You are immediately thrust into `More Than This', Ness escaping that awkward getting to know what's going on phase and plunging the reader straight into the action. I loved how anonymous `the boy' was, the possibility that it could be anyone. The realisation that it didn't matter who he was. I was amazed that even though I knew almost nothing about the boy, I could still care about him as a character.
The scattering of memories across the novel is extremely effective as it allows us to never know too much or too little. Not to mention that the memories are always relevant and always add something to the story immediately. But what more had I expected from the creator of the phenomenal `Chaos Walking' trilogy?
As the novel continued, I read at any given opportunity just so I could find out more about the boy and this place he'd woken up in. I had to know more. There's an air of mystery surrounding `More Than This' which just further adds to the feeling that you need to keep turning the pages and ask `What's next? What's next?'. This makes it near impossible to put down.
Ness creates an unnerving atmosphere that made me huddle close to the pages and fully immerse myself there.
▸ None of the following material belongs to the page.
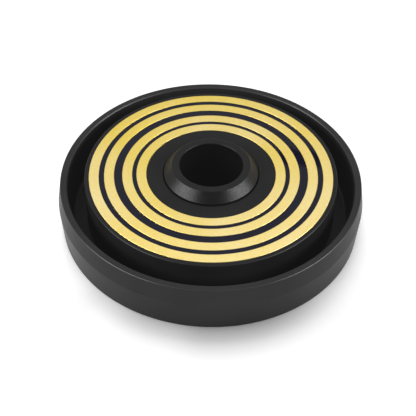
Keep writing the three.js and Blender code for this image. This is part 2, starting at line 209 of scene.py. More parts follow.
def chain(tree, operation, first, *others):
    """The sum or the product of several values."""
    for other in others:
        first = maths(tree, operation, first, other)
    return first


def soft_step(tree, value, start, end, low, high):
    """A soft step from low to high while the value goes from start to end."""
    step = put(tree, "ShaderNodeMapRange", value, start, end, low, high,
               interpolation_type="SMOOTHSTEP")
    return step.outputs["Result"]


# %% Glow of the paper
paper_tree = paper.node_tree
spot = put(paper_tree, "ShaderNodeTexCoord").outputs["Object"]
from_axis = put(paper_tree, "ShaderNodeVectorMath", spot, operation="LENGTH").outputs["Value"]
spot_split = put(paper_tree, "ShaderNodeSeparateXYZ", spot)
sideways = maths(paper_tree, "DIVIDE", spot_split.outputs["X"], from_axis)
backwards = maths(paper_tree, "DIVIDE", spot_split.outputs["Y"], from_axis)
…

At times I was blown away by the beautiful description and the way he phrases certain things to really make you stop and think. Interesting observations of human thoughts and behaviours grow deeper and deeper as you read the novel until you feel cleansed by its conclusion.
As always, I was awestruck by Ness's pace. I know of no other writer who uses a dash to such monumental effect. The chapters are short, making it so easy to pick up and yet impossible to put down. At times I felt my heart pounding as I was reading as though I was there. The pace was perfect.
The only possible criticism I could have for `More Than This' is that I felt one too many adverbs were used. This is because they jump out at me on the page because of my hatred for them and I didn't think they were all needed.
Patrick Ness truly is the master of his craft.